To support quality control and environmental risk assessment, we develop reference materials and related measurement technologies for organic composition and moisture, including pesticides, PCBs, PAHs, PFAS, and other target compounds.

Many analytical instruments require calibration using reference materials. We develop organic reference materials and establish accurate purity or concentration values using primary and high‑accuracy measurement approaches for instrument calibration.

Biomolecule measurements underpin health monitoring, food analysis, and pharmaceutical quality control. We develop standards, reference materials, and measurement methods for biomolecules ranging from small molecules (e.g., steroid hormones, amino acids) to proteins and nucleic acids.

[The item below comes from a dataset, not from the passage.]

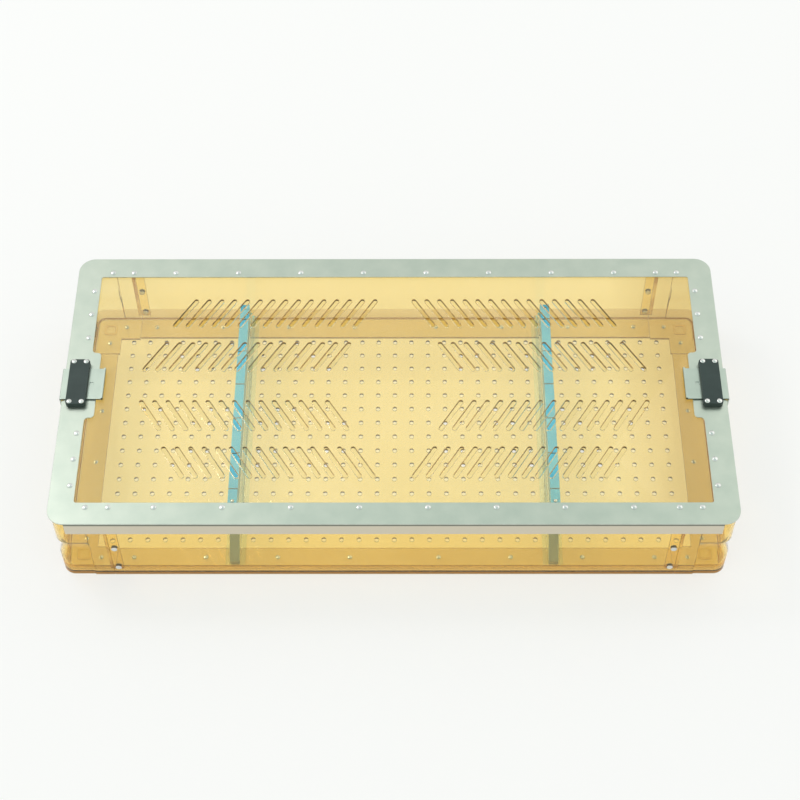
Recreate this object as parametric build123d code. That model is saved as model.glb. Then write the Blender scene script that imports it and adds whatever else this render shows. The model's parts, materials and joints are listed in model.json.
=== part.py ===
"""Sterilization box: a slotted lid on a riveted tray, held by two slide latches.

X runs along the box, Y from front to back and Z up. The origin is the middle of
the footprint on the surface that the box stands on. All sizes are millimetres.
"""
from build123d import *
import math
import os

# Lid frame: one aluminium sheet with skirts turned down on its straight sides
lid_length = 600.0
lid_depth = 298.0
frame_sheet = 1.2
frame_band = 22.3
lid_corner_radius = 15.0
opening_corner_radius = 2.0
skirt_height = 17.3
skirt_bend = 0.8
lid_clearance = 0.6

# Tray walls: moulded sheet with a floor flange turned inwards
wall = 2.5
tray_height = 87.1
tray_corner_radius = 12.0
foot_bend_radius = 6.0
foot_facets = 3
flange_width = 27.5

# Corner mouldings: legs, the trough round the corner, and the riveted tongues
corner_leg = 47.5
trough_leg = 29.9
trough_depth = 3.2
trough_bottom = 27.0
trough_floor_bottom = 37.0
trough_floor_top = 47.0
trough_top = 53.0
corner_facets = 4
tongue_length = 9.0
tongue_thickness = 2.0
tongue_clearance = 0.5
corner_flange_extra = 1.6

# Perforated floor sheet on the flanges
floor_thickness = 2.5
floor_clearance = 0.2
hole_pitch = 16.0
hole_margin = 27.0
hole_width = 4.2
boss_size = 12.5
boss_height = 0.8
boss_inset_x = 18.2
boss_inset_y = 20.2

# Slotted panel under the lid frame
panel_thickness = 2.5
panel_margin = 6.0
slot_pitch = 12.0
slots_in_row = 15
slot_width = 4.0
slot_length = 38.0
slot_angle = 58.0
inner_row_y = 33.0
outer_row_inset = 42.9
outer_row_first_x = 27.2
inner_row_shift = 24.0

# Rivets
rivet_sides = 4
lid_rivet_head = 5.4
lid_rivet_height = 1.0
lid_rivet_inset = 17.2
lid_rivet_end = 32.7
lid_rivets_each = 4
side_rivet_end = 39.7
side_rivet_pitch = 27.8
side_rivets_each = 3
tray_rivet_head = 5.5
tray_rivet_height = 1.0
wall_rivet_low = 13.0
wall_rivet_pitch = 31.0
floor_rivet_inset = 16.3
side_floor_rivet_inset = 18.7
floor_rivet_start = 40.0
floor_rivets_each = 4
floor_rivet_last = 63.5
floor_rivet_end = 33.6
side_floor_rivet_y = 29.3
side_floor_rivet_end = 36.2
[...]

Advances in nanotechnology have led to the development of line patterns in semiconductor devices, thin films, multilayer structures, and nanomaterials. Consequently, the development and enhancement of nanometrology techniques suitable for these structures have become increasingly important. Our group employs traceable X-ray reflectometry (T-XRR), X-ray photoelectron spectroscopy (XPS), metrological atomic force microscopy (M-AFM), scanning electron microscopy (SEM), transmission electron microscopy (TEM), and Flow Particle Tracking (FPT) technologies to distribute certified reference materials, provide calibration services, promote international standardization, and collaborate both within and outside the AIST.

We conduct research on particle and polymer metrology. Particles, powders, and polymer materials are used in advanced materials and medical applications and are also present in the environment (e.g., PM2.5). We develop measurement methods and standards for particle size and related properties.

To address heat‑related challenges such as energy efficiency and thermal management in electronics, we develop thermophysical property measurement and evaluation techniques and provide standards that support industry and society.

We research advanced structural evaluation and property measurement technologies that leverage the metrology framework to contribute to manufacturing and materials development. We also generate and curate reliable physical property data and spectra derived from these measurement and evaluation techniques.